**What you need to do**. Extract each line of the data and write it out again exactly.
## Begin Supplied data
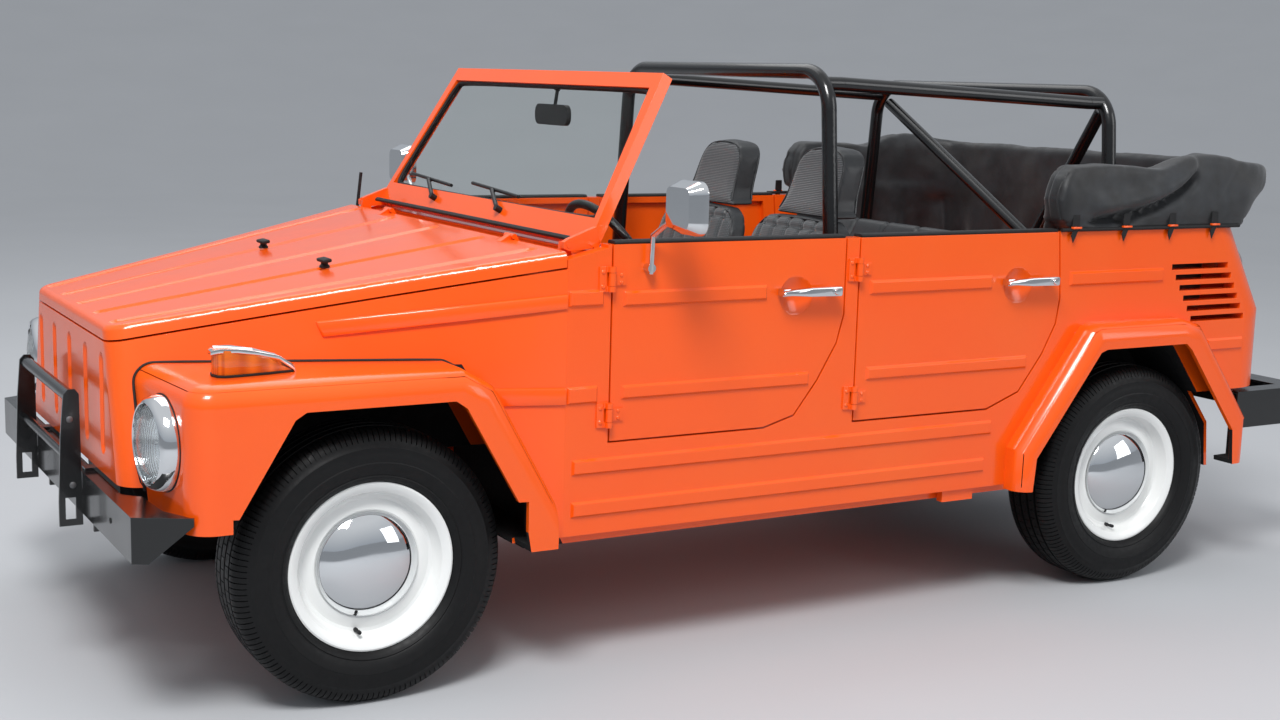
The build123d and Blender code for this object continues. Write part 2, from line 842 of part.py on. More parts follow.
# Rear fenders
rear_fender_outline = [
    (-620, sill_z - 12),
    (-622, 460),
    (-873, 797),
    (-903, rear_fender_top_z),
    (-1241, rear_fender_top_z),
    (-1318, 788),
    (-1540, 497),
    (-1540, sill_z),
]
with BuildPart() as rear_fender:
    slab(rear_fender_outline, fender_y, fender_y - half_width)
    outer_edges = rear_fender.edges().filter_by(
        lambda e: e.center().Z > 370 and abs(e.center().Y - fender_y) < 0.01
    )
    fillet(outer_edges, fender_round)
    cut_outline(shrink(rear_fender_outline, fender_sheet), fender_y - fender_sheet, 600)
    slab(rear_arch, fender_y + 10, 100, mode=Mode.SUBTRACT)
keep("rear_fender_left", rear_fender)
keep_mirrored("rear_fender_right", rear_fender)

# Windscreen frame, in the plane of the glass
rake = atan2(glass_high[1] - glass_low[1], glass_high[0] - glass_low[0])
up_slope = (cos(rake), sin(rake))
glass_height = hypot(glass_high[0] - glass_low[0], glass_high[1] - glass_low[1])
screen = Plane(origin=(glass_low[0], 0, glass_low[1]), x_dir=(0, 1, 0), z_dir=(up_slope[1], 0, -up_slope[0]))
frame_half_low = glass_half_low + frame_post
frame_half_high = glass_half_high + frame_post - 5
glass_outline = [
    (-glass_half_low, 0),
    (glass_half_low, 0),
    (glass_half_high, glass_height),
    (-glass_half_high, glass_height),
]
with BuildPart() as windscreen_frame:
    with BuildSketch(screen.offset(-frame_thick / 2)) as face:
        with BuildLine():
            Polyline(
                (-frame_half_low, -frame_low_rail),
                (frame_half_low, -frame_low_rail),
                (frame_half_high, glass_height + frame_top_rail),
                (-frame_half_high, glass_height + frame_top_rail),
                close=True,
            )
        make_face()
    extrude(amount=frame_thick)
    with BuildSketch(screen.offset(-frame_thick / 2)):
        with BuildLine():
            Polyline(*glass_outline, close=True)
        make_face()
    extrude(amount=frame_thick, mode=Mode.SUBTRACT)
    for hand in (1, -1):
        y = screen_pivot_y + 21 if hand > 0 else -screen_pivot_y - 3
        slab(
            [
                (screen_pivot[0] + 14, screen_pivot[1] - 8),
                (screen_pivot[0] + 14, screen_pivot[1] + 8),
                (screen_pivot[0], screen_pivot[1] + 16),
                (700, 1112),
                (690, 1076),
                (712, 1058),
                (screen_pivot[0], screen_pivot[1] - 14),
            ],
            y,
            18,
        )
        rod(
            (screen_pivot[0], (screen_pivot_y - 1) * hand, screen_pivot[1]),
            (screen_pivot[0], (screen_pivot_y + 24) * hand, screen_pivot[1]),
            screen_pin + pin_play,
            mode=Mode.SUBTRACT,
        )
keep("windscreen_frame", windscreen_frame)

with BuildPart() as windscreen_glass:
    with BuildSketch(screen.offset(-glass_thick / 2)):
        with BuildLine():
            Polyline(*glass_outline, close=True)
        make_face()
    extrude(amount=glass_thick)
keep("windscreen_glass", windscreen_glass)


def on_screen(y, height, out):
    """A point at this y and height up the screen, out along its front normal."""
    return (
        glass_low[0] + up_slope[0] * height + up_slope[1] * out,
        y,
        glass_low[1] + up_slope[1] * height - up_slope[0] * out,
    )


with BuildPart() as wipers:
    for pivot, elbow, tip in ((-300, -400, -560), (150, 50, -110)):
        rod(on_screen(pivot, -26, frame_thick / 2), on_screen(pivot, -26, 34), 9)
        rod(on_screen(pivot, -26, 28), on_screen(elbow, 26, 22), 6)
        rod(on_screen(elbow + 160, 22, 14), on_screen(tip, 40, 14), 5)
        rod(on_screen(elbow, 26, 22), on_screen(elbow - 4, 30, 12), 6)
keep("wipers", wipers)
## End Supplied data
**Solution**.
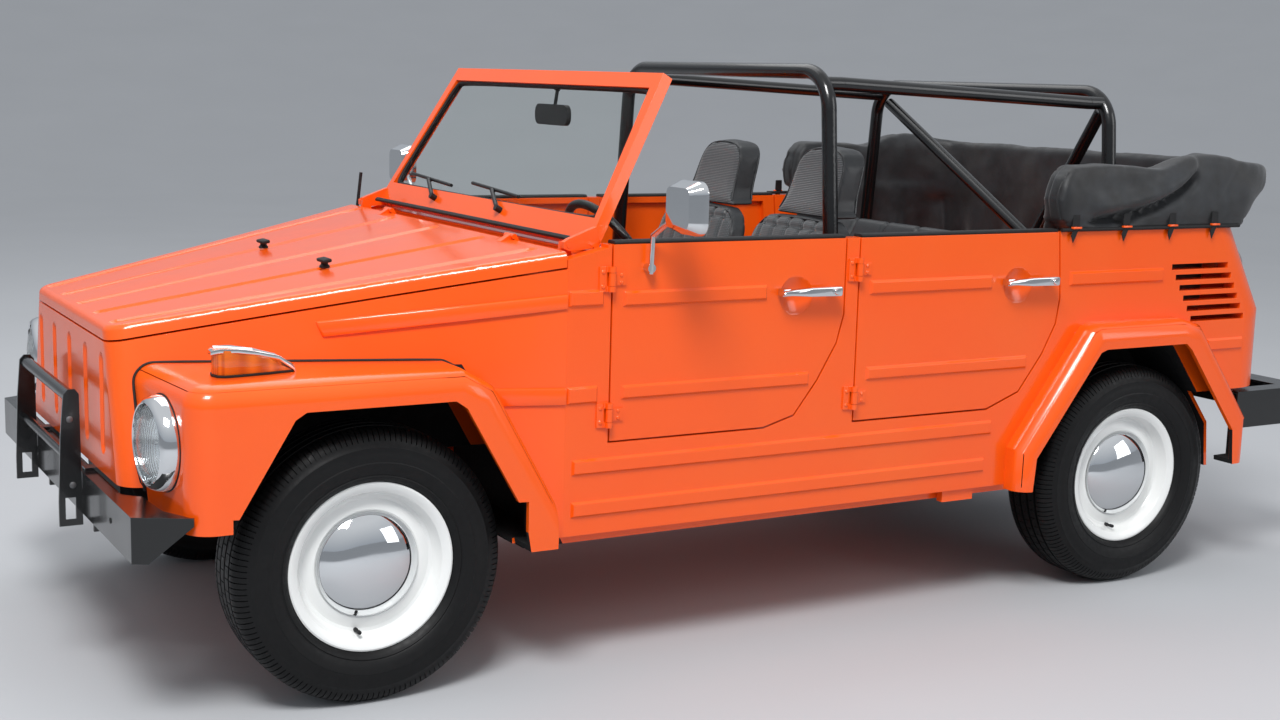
The build123d and Blender code for this object continues. Write part 2, from line 842 of part.py on. More parts follow.
# Rear fenders
rear_fender_outline = [
    (-620, sill_z - 12),
    (-622, 460),
    (-873, 797),
    (-903, rear_fender_top_z),
    (-1241, rear_fender_top_z),
    (-1318, 788),
    (-1540, 497),
    (-1540, sill_z),
]
with BuildPart() as rear_fender:
    slab(rear_fender_outline, fender_y, fender_y - half_width)
    outer_edges = rear_fender.edges().filter_by(
        lambda e: e.center().Z > 370 and abs(e.center().Y - fender_y) < 0.01
    )
    fillet(outer_edges, fender_round)
    cut_outline(shrink(rear_fender_outline, fender_sheet), fender_y - fender_sheet, 600)
    slab(rear_arch, fender_y + 10, 100, mode=Mode.SUBTRACT)
keep("rear_fender_left", rear_fender)
keep_mirrored("rear_fender_right", rear_fender)

# Windscreen frame, in the plane of the glass
rake = atan2(glass_high[1] - glass_low[1], glass_high[0] - glass_low[0])
up_slope = (cos(rake), sin(rake))
glass_height = hypot(glass_high[0] - glass_low[0], glass_high[1] - glass_low[1])
screen = Plane(origin=(glass_low[0], 0, glass_low[1]), x_dir=(0, 1, 0), z_dir=(up_slope[1], 0, -up_slope[0]))
frame_half_low = glass_half_low + frame_post
frame_half_high = glass_half_high + frame_post - 5
glass_outline = [
    (-glass_half_low, 0),
    (glass_half_low, 0),
    (glass_half_high, glass_height),
    (-glass_half_high, glass_height),
]
with BuildPart() as windscreen_frame:
    with BuildSketch(screen.offset(-frame_thick / 2)) as face:
        with BuildLine():
            Polyline(
                (-frame_half_low, -frame_low_rail),
                (frame_half_low, -frame_low_rail),
                (frame_half_high, glass_height + frame_top_rail),
                (-frame_half_high, glass_height + frame_top_rail),
                close=True,
            )
        make_face()
    extrude(amount=frame_thick)
    with BuildSketch(screen.offset(-frame_thick / 2)):
        with BuildLine():
            Polyline(*glass_outline, close=True)
        make_face()
    extrude(amount=frame_thick, mode=Mode.SUBTRACT)
    for hand in (1, -1):
        y = screen_pivot_y + 21 if hand > 0 else -screen_pivot_y - 3
        slab(
            [
                (screen_pivot[0] + 14, screen_pivot[1] - 8),
                (screen_pivot[0] + 14, screen_pivot[1] + 8),
                (screen_pivot[0], screen_pivot[1] + 16),
                (700, 1112),
                (690, 1076),
                (712, 1058),
                (screen_pivot[0], screen_pivot[1] - 14),
            ],
            y,
            18,
        )
        rod(
            (screen_pivot[0], (screen_pivot_y - 1) * hand, screen_pivot[1]),
            (screen_pivot[0], (screen_pivot_y + 24) * hand, screen_pivot[1]),
            screen_pin + pin_play,
            mode=Mode.SUBTRACT,
        )
keep("windscreen_frame", windscreen_frame)

with BuildPart() as windscreen_glass:
    with BuildSketch(screen.offset(-glass_thick / 2)):
        with BuildLine():
            Polyline(*glass_outline, close=True)
        make_face()
    extrude(amount=glass_thick)
keep("windscreen_glass", windscreen_glass)


def on_screen(y, height, out):
    """A point at this y and height up the screen, out along its front normal."""
    return (
        glass_low[0] + up_slope[0] * height + up_slope[1] * out,
        y,
        glass_low[1] + up_slope[1] * height - up_slope[0] * out,
    )


with BuildPart() as wipers:
    for pivot, elbow, tip in ((-300, -400, -560), (150, 50, -110)):
        rod(on_screen(pivot, -26, frame_thick / 2), on_screen(pivot, -26, 34), 9)
        rod(on_screen(pivot, -26, 28), on_screen(elbow, 26, 22), 6)
        rod(on_screen(elbow + 160, 22, 14), on_screen(tip, 40, 14), 5)
        rod(on_screen(elbow, 26, 22), on_screen(elbow - 4, 30, 12), 6)
keep("wipers", wipers)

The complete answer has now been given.